= Exercise prompt =
Extract every line of the material below and reproduce it faithfully.

= Supplied material =
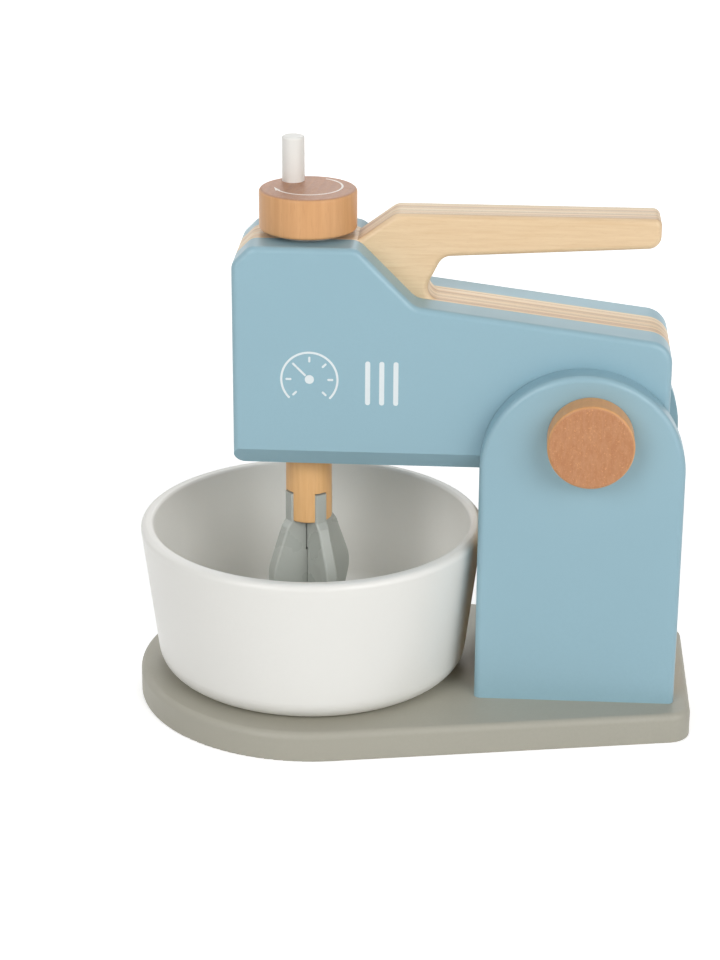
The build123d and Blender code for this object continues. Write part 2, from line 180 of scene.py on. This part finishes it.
def plywood(name, look):
    # birch plywood with its layers stacked across Y: long grain and end grain by turns
    material, tree, shader = newMaterial(name)
    places = objectPlaces(tree)
    split = addNode(tree, "ShaderNodeSeparateXYZ")
    tree.links.new(places, split.inputs[0])
    waves = noise(tree, places, look["wanderScale"], 2.0)
    wander = spread(tree, waves, 0.0, 1.0, -look["wander"], look["wander"])
    across = combine(tree, "ADD", split.outputs["Y"], wander)
    # the middle layer is centred on Y = 0, and an even number far above keeps the count positive
    count = combine(tree, "ADD", combine(tree, "DIVIDE", across, look["layer"]), 0.5)
    part = combine(tree, "FRACT", count)
    whole = combine(tree, "ADD", combine(tree, "FLOOR", count), 100.0)
    parity = combine(tree, "MODULO", whole, 2.0)
    # long grain runs along X, with the short flecks of rotary-cut birch
    long = noise(tree, objectPlaces(tree, look["grainStretch"]), 1.0, 5.0, 0.62, 0.3)
    fleck = noise(tree, objectPlaces(tree, look["fleckStretch"]), 1.0, 2.0, 0.5)
    figure = noise(tree, objectPlaces(tree, look["figureStretch"]), 1.0, 2.0, 0.5, 1.2)
    face = mixColours(tree, spread(tree, long, 0.34, 0.66), look["dark"], look["light"])
    face = mixColours(tree, spread(tree, figure, 0.35, 0.65, 0.0, look["figures"]), face, look["warm"])
    face = mixColours(tree, spread(tree, fleck, 0.56, 0.74, 0.0, look["flecks"]), face, look["fleck"])
    # end grain is a little darker and speckled
    pores = noise(tree, places, look["poreScale"], 3.0, 0.7)
    end = mixColours(tree, spread(tree, pores, 0.35, 0.7), look["endLight"], look["endDark"])
    colour = mixColours(tree, parity, face, end)
    glue = combine(tree, "LESS_THAN", combine(tree, "PINGPONG", part, 0.5), look["glueShare"])
    colour = mixColours(tree, combine(tree, "MULTIPLY", glue, look["glueDepth"]), colour, look["glue"])
    # sawn edges: some layers come out paler or browner than others, all along their length
    normal = addNode(tree, "ShaderNodeSeparateXYZ")
    tree.links.new(addNode(tree, "ShaderNodeTexCoord").outputs["Normal"], normal.inputs[0])
    sawn = spread(tree, combine(tree, "ABSOLUTE", normal.outputs["Y"]), 0.4, 0.8, 1.0, 0.0)
    bands = noise(tree, objectPlaces(tree, look["bandStretch"]), 1.0, 1.0, 0.5)
    pale = combine(tree, "MULTIPLY", sawn, spread(tree, bands, 0.36, 0.5, look["paleDepth"], 0.0))
    brown = combine(tree, "MULTIPLY", sawn, spread(tree, bands, 0.58, 0.66, 0.0, look["brownDepth"]))
    colour = mixColours(tree, brown, mixColours(tree, pale, colour, look["paleBand"]), look["brownBand"])
    tree.links.new(colour, shader.inputs["Base Color"])
    sheen = spread(tree, long, 0.3, 0.7, look["smooth"], look["rough"])
    tree.links.new(sheen, shader.inputs["Roughness"])
    pitted = bumpFrom(tree, pores, look["poreDepth"], 0.4)
    tree.links.new(bumpFrom(tree, long, look["grainDepth"], 0.5, pitted), shader.inputs["Normal"])
    return material


plyLook = {
    "layer": 0.0020, "wander": 0.00008, "wanderScale": 45.0,
    "glueShare": 0.11, "glueDepth": 0.35, "glue": srgb(172, 140, 106),
    "bandStretch": (5.0, 520.0, 5.0),
    "paleDepth": 0.8, "paleBand": srgb(240, 223, 194),
    "brownDepth": 0.45, "brownBand": srgb(184, 144, 106),
    "grainStretch": (55.0, 900.0, 900.0), "grainDepth": 0.00004,
    "light": srgb(235, 209, 172), "dark": srgb(223, 192, 152),
    "fleckStretch": (420.0, 2600.0, 2600.0), "flecks": 0.2, "fleck": srgb(209, 172, 129),
    "figureStretch": (9.0, 40.0, 30.0), "figures": 0.4, "warm": srgb(229, 197, 154),
    "poreScale": 1500.0, "poreDepth": 0.00002,
    "endLight": srgb(229, 207, 172), "endDark": srgb(210, 184, 147),
    "smooth": 0.34, "rough": 0.44,
}
plyMaterial = plywood("birchPlywood", plyLook)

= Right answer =
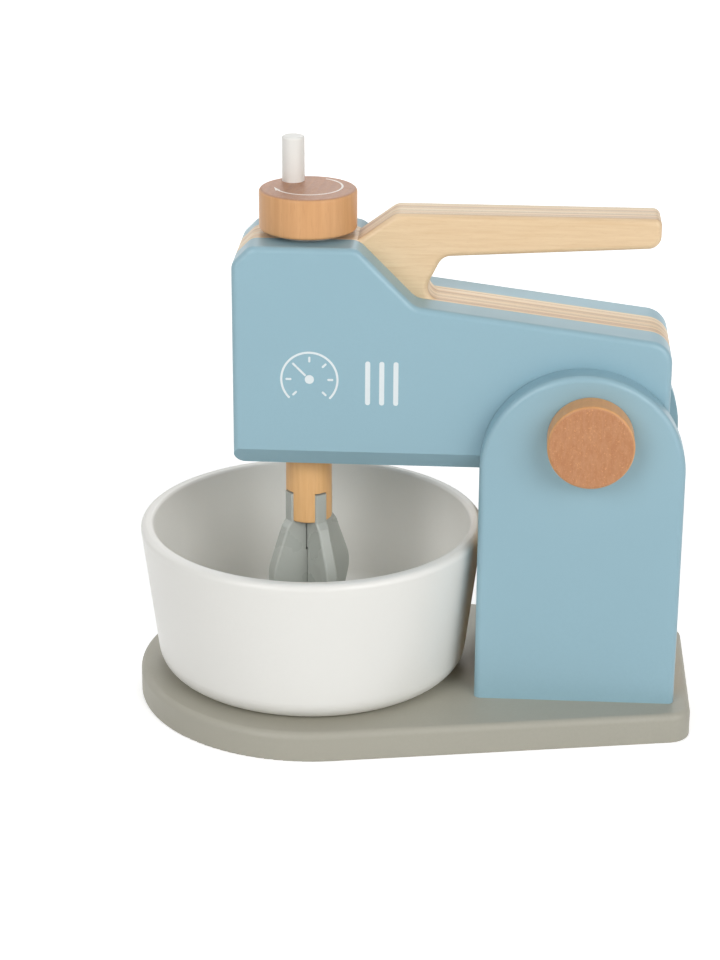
The build123d and Blender code for this object continues. Write part 2, from line 180 of scene.py on. This part finishes it.
def plywood(name, look):
    # birch plywood with its layers stacked across Y: long grain and end grain by turns
    material, tree, shader = newMaterial(name)
    places = objectPlaces(tree)
    split = addNode(tree, "ShaderNodeSeparateXYZ")
    tree.links.new(places, split.inputs[0])
    waves = noise(tree, places, look["wanderScale"], 2.0)
    wander = spread(tree, waves, 0.0, 1.0, -look["wander"], look["wander"])
    across = combine(tree, "ADD", split.outputs["Y"], wander)
    # the middle layer is centred on Y = 0, and an even number far above keeps the count positive
    count = combine(tree, "ADD", combine(tree, "DIVIDE", across, look["layer"]), 0.5)
    part = combine(tree, "FRACT", count)
    whole = combine(tree, "ADD", combine(tree, "FLOOR", count), 100.0)
    parity = combine(tree, "MODULO", whole, 2.0)
    # long grain runs along X, with the short flecks of rotary-cut birch
    long = noise(tree, objectPlaces(tree, look["grainStretch"]), 1.0, 5.0, 0.62, 0.3)
    fleck = noise(tree, objectPlaces(tree, look["fleckStretch"]), 1.0, 2.0, 0.5)
    figure = noise(tree, objectPlaces(tree, look["figureStretch"]), 1.0, 2.0, 0.5, 1.2)
    face = mixColours(tree, spread(tree, long, 0.34, 0.66), look["dark"], look["light"])
    face = mixColours(tree, spread(tree, figure, 0.35, 0.65, 0.0, look["figures"]), face, look["warm"])
    face = mixColours(tree, spread(tree, fleck, 0.56, 0.74, 0.0, look["flecks"]), face, look["fleck"])
    # end grain is a little darker and speckled
    pores = noise(tree, places, look["poreScale"], 3.0, 0.7)
    end = mixColours(tree, spread(tree, pores, 0.35, 0.7), look["endLight"], look["endDark"])
    colour = mixColours(tree, parity, face, end)
    glue = combine(tree, "LESS_THAN", combine(tree, "PINGPONG", part, 0.5), look["glueShare"])
    colour = mixColours(tree, combine(tree, "MULTIPLY", glue, look["glueDepth"]), colour, look["glue"])
    # sawn edges: some layers come out paler or browner than others, all along their length
    normal = addNode(tree, "ShaderNodeSeparateXYZ")
    tree.links.new(addNode(tree, "ShaderNodeTexCoord").outputs["Normal"], normal.inputs[0])
    sawn = spread(tree, combine(tree, "ABSOLUTE", normal.outputs["Y"]), 0.4, 0.8, 1.0, 0.0)
    bands = noise(tree, objectPlaces(tree, look["bandStretch"]), 1.0, 1.0, 0.5)
    pale = combine(tree, "MULTIPLY", sawn, spread(tree, bands, 0.36, 0.5, look["paleDepth"], 0.0))
    brown = combine(tree, "MULTIPLY", sawn, spread(tree, bands, 0.58, 0.66, 0.0, look["brownDepth"]))
    colour = mixColours(tree, brown, mixColours(tree, pale, colour, look["paleBand"]), look["brownBand"])
    tree.links.new(colour, shader.inputs["Base Color"])
    sheen = spread(tree, long, 0.3, 0.7, look["smooth"], look["rough"])
    tree.links.new(sheen, shader.inputs["Roughness"])
    pitted = bumpFrom(tree, pores, look["poreDepth"], 0.4)
    tree.links.new(bumpFrom(tree, long, look["grainDepth"], 0.5, pitted), shader.inputs["Normal"])
    return material


plyLook = {
    "layer": 0.0020, "wander": 0.00008, "wanderScale": 45.0,
    "glueShare": 0.11, "glueDepth": 0.35, "glue": srgb(172, 140, 106),
    "bandStretch": (5.0, 520.0, 5.0),
    "paleDepth": 0.8, "paleBand": srgb(240, 223, 194),
    "brownDepth": 0.45, "brownBand": srgb(184, 144, 106),
    "grainStretch": (55.0, 900.0, 900.0), "grainDepth": 0.00004,
    "light": srgb(235, 209, 172), "dark": srgb(223, 192, 152),
    "fleckStretch": (420.0, 2600.0, 2600.0), "flecks": 0.2, "fleck": srgb(209, 172, 129),
    "figureStretch": (9.0, 40.0, 30.0), "figures": 0.4, "warm": srgb(229, 197, 154),
    "poreScale": 1500.0, "poreDepth": 0.00002,
    "endLight": srgb(229, 207, 172), "endDark": srgb(210, 184, 147),
    "smooth": 0.34, "rough": 0.44,
}
plyMaterial = plywood("birchPlywood", plyLook)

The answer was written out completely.